I asked the panel for their thoughts on two government programs with the word "innovation" in them: the
NSF's Innovation Corps and the use of the
Presidential Innovation Fellows (PIFs) in
GSA's 18F incubator.
Aneesh Chopra, the former White House CTO on the panel, loved both programs. The I-Corps trains people in
Steve Blank's methods to commercialize the vast research produced in the
Federal Lab Consortium. The PIFs in 18F have built some interesting tools for other agencies and anticipates the creation of the
US Digital Service.
The panel experts had done tons of thinking on driving government innovation; now the world gets to hear my ideas for Uncle Sam to use. I want to see these innovators push more agencies to advertise their needs on
Challenge.gov. DOD should use it to farm out simpler fighter aircraft concepts that won't violate
Augustine's Law #16 on astronomical costs. It would also be great if
FedRAMP used
Cloudonomics metrics. Oh yeah, let's get veteran-owned tech startups into I-Corps' pipeline so they get the inside track on tech transfer to the marketplace.
I caught the tail end of Aaron Levie's chat with
Vinod Khosla before everything ended. Vinod thinks Jim Collins' work is bull-stuff. Funny! He advises people not to try to predict the future. Just go out and build something. I hope he means "fail fast" and move on.
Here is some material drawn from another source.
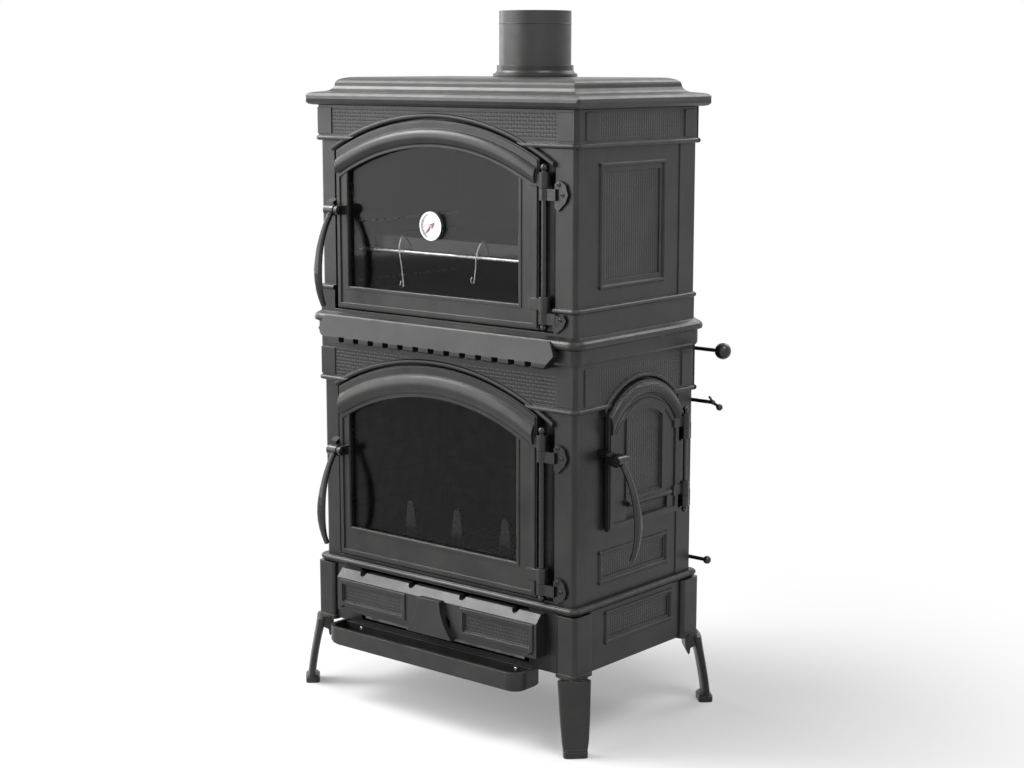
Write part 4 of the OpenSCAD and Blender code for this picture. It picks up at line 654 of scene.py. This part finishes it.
def rope_gasket(name, node, body, line, to_space, half_width, half_depth):
    """A rope along a line of a door, in place of the plain gasket of the solids."""
    line = eased(even_steps(line, ROPE_STEP))
    count = len(line)
    turns = round(count * ROPE_STEP / BRAID_PITCH)
    points = []
    for j, (u, z) in enumerate(line):
        before, after = line[j - 1], line[(j + 1) % count]
        run = (after[0] - before[0], after[1] - before[1])
        size = math.hypot(*run)
        across = (run[1] / size, -run[0] / size)
        phase = 2 * math.pi * turns * j / count
        for i in range(ROPE_SIDES):
            a = 2 * math.pi * i / ROPE_SIDES
            strand = max(math.sin(2 * a + phase), math.sin(2 * a - phase))
            swell = 1 - BRAID_RELIEF + BRAID_RELIEF * strand
            off = half_width * swell * math.cos(a)
            depth = half_depth * swell * math.sin(a)
            points.append(to_space(u + across[0] * off, z + across[1] * off, depth))
    faces = ring_faces(0, count, ROPE_SIDES, True)
    rope_piece = add_piece(name, points, faces, rope, body, "rope")
    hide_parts(node)
    return count


# Middle of the rope behind a front door, as y, and behind the side door, as x
FRONT_ROPE_Y = -0.18605
SIDE_ROPE_X = 0.3423


def behind_front_door(u, z, depth):
    return (u, FRONT_ROPE_Y + depth, z)


def behind_side_door(u, z, depth):
    return (SIDE_ROPE_X + depth, u, z)


steps = rope_gasket("oven_rope", "oven_gasket", "oven_door_leaf",
                    arched_line(-0.0165, 0.523, 0.838, 1.212, 0.573), behind_front_door, 0.0048, 0.0027)
steps += rope_gasket("fire_rope", "fire_gasket", "fire_door_leaf",
                     arched_line(-0.0195, 0.521, 0.306, 0.717, 0.560), behind_front_door, 0.0048, 0.0027)

steps += rope_gasket("side_rope", "side_gasket", "side_door_leaf",
                     arched_line(0.012, 0.216, 0.435, 0.704, 0.140), behind_side_door, 0.0046, 0.00195)
print("rope steps:", steps)

# %% [markdown]
# ### Screws and bolts
# Brackets, glass clips, the drawer front and the rear shield are held by
# turned screws. A button head with a hexagonal socket is one lathe profile:
# the outer rings are round and the rings of the socket are six-sided. A hex
# bolt has a round washer face below a six-sided head, and no socket.

# %% Screws
HEAD_SIDES = 24


def six_sided(angle):
    """Radius of a hexagon of unit reach across its corners at this angle."""
    sixth = math.pi / 3
    return math.cos(sixth / 2) / math.cos(angle % sixth - sixth / 2)


# Rings of each head from its seat up: share of the radius, share of the
# height, and 1 where the ring is six-sided
HEAD_PROFILES = {
    "socket": (
        (1.0, 0.0, 0), (1.0, 0.35, 0), (0.88, 0.75, 0), (0.62, 1.0, 0),
        (0.5, 1.0, 1), (0.48, 0.35, 1), (0.02, 0.3, 1),
    ),
    "hex": (
        (1.28, 0.0, 0), (1.28, 0.14, 0), (1.0, 0.16, 1), (1.0, 0.86, 1),
        (0.88, 1.0, 1), (0.02, 1.02, 0),
    ),
}


def add_heads(name, body, slot, finish, kind, radius, height, places, axis):
    """One mesh of equal heads; axis is the way they stand out."""
    profile = HEAD_PROFILES[kind]
    axis = Vector(axis)
    side = axis.orthogonal().normalized()
    up = axis.cross(side)
    points, faces = [], []
    for place in places:
        start = len(points)
        for reach, rise, six in profile:
            for i in range(HEAD_SIDES):
                a = 2 * math.pi * i / HEAD_SIDES
                r = radius * reach * (six_sided(a) if six else 1)
                around = side * r * math.cos(a) + up * r * math.sin(a)
                points.append(Vector(place) + around + axis * height * rise)
        faces += ring_faces(start, len(profile), HEAD_SIDES, False)
        last = start + (len(profile) - 1) * HEAD_SIDES
        faces.append(tuple(range(last, last + HEAD_SIDES)))
        faces.append(tuple(range(start + HEAD_SIDES - 1, start - 1, -1)))
    add_piece(name, points, faces, finish, body, slot, smooth=False)
    return len(places)


FRONT = (0, -1, 0)
RIGHT = (1, 0, 0)
BACK = (0, 1, 0)
DOWN = (0, 0, -1)
# Where the faces lie that the heads stand on: y, and x for the side brackets
SHIELD_FACE = 0.237
CLIP_FACE = -0.1873
LIP_FACE = -0.210
DRAWER_FACE = -0.235
SIDE_BRACKET_FACE = 0.347
# Height of the bolts of the ash lip, and of the rows of bolts of the shield
LIP_BOLT_HEIGHT = 0.141
SHIELD_BOLT_HEIGHTS = (0.347, 0.537, 0.878, 1.148)

total = add_heads("bracket_screws", "stove", "lever_black", lever, "socket", 0.0042, 0.0026, [
    (0.312, -0.208, 0.8515), (0.312, -0.203, 1.0885), (0.303, -0.203, 1.1075),
    (0.312, -0.203, 0.3155), (0.303, -0.203, 0.3345), (0.312, -0.203, 0.5815), (0.303, -0.203, 0.6005),
], FRONT)
total += add_heads("side_bracket_screws", "stove", "lever_black", lever, "socket", 0.0038, 0.0024,
                   [(SIDE_BRACKET_FACE, y, z) for y in (0.158, 0.175) for z in (0.4445, 0.5855)], RIGHT)
total += add_heads("shield_bolts", "stove", "bright_steel", bright, "hex", 0.0065, 0.0052,
                   [(x, SHIELD_FACE, z) for x in (-0.265, 0.265) for z in SHIELD_BOLT_HEIGHTS], BACK)
total += add_heads("lip_bolts", "stove", "bright_steel", bright, "socket", 0.0042, 0.0024,
                   [(x, LIP_FACE, LIP_BOLT_HEIGHT) for x in (-0.226, 0.204)], FRONT)
total += add_heads("lip_arm_bolts", "stove", "bright_steel", bright, "hex", 0.0058, 0.0045,
                   [(x, y, LIP_BOLT_HEIGHT) for x in (-0.211, 0.189) for y in (-0.18, -0.145)], DOWN)
total += add_heads("drawer_screws", "ash_drawer", "lever_black", lever, "socket", 0.0036, 0.0024,
                   [(x, DRAWER_FACE, 0.190) for x in (-0.259, 0.259)], FRONT)
total += add_heads("oven_clip_screws", "oven_door_leaf", "bright_steel", bright, "socket", 0.0032, 0.0020,
                   [(x, CLIP_FACE, z) for x in (-0.2625, 0.2195) for z in (0.926, 1.076)], BACK)
total += add_heads("fire_clip_screws", "fire_door_leaf", "bright_steel", bright, "socket", 0.0032, 0.0020,
                   [(x, CLIP_FACE, z) for x in (-0.2665, 0.2145) for z in (0.410, 0.560)], BACK)
print("screws and bolts:", total)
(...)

I was pleased to notice that the Box employees working as show floor guides included some very attractive women in tight jeans and purple Box t-shirts. I was hoping to see some more of that kind of box but did not get the chance, if you know what I mean. I also prowled the show floor and asked several booth sponsors whether they thought the iCloud celebrity photo hack was a wake-up call for cloud security. The collective shoulder shrug I got in response told me that I may have been talking to salespeople instead of DevOps people who fix security holes.
Box did very well with BoxWorks. I did not have time for the Jimmy Eats World concert but that's okay. Plenty of youngsters got to have fun. I'll have more fun at BoxWorks next year.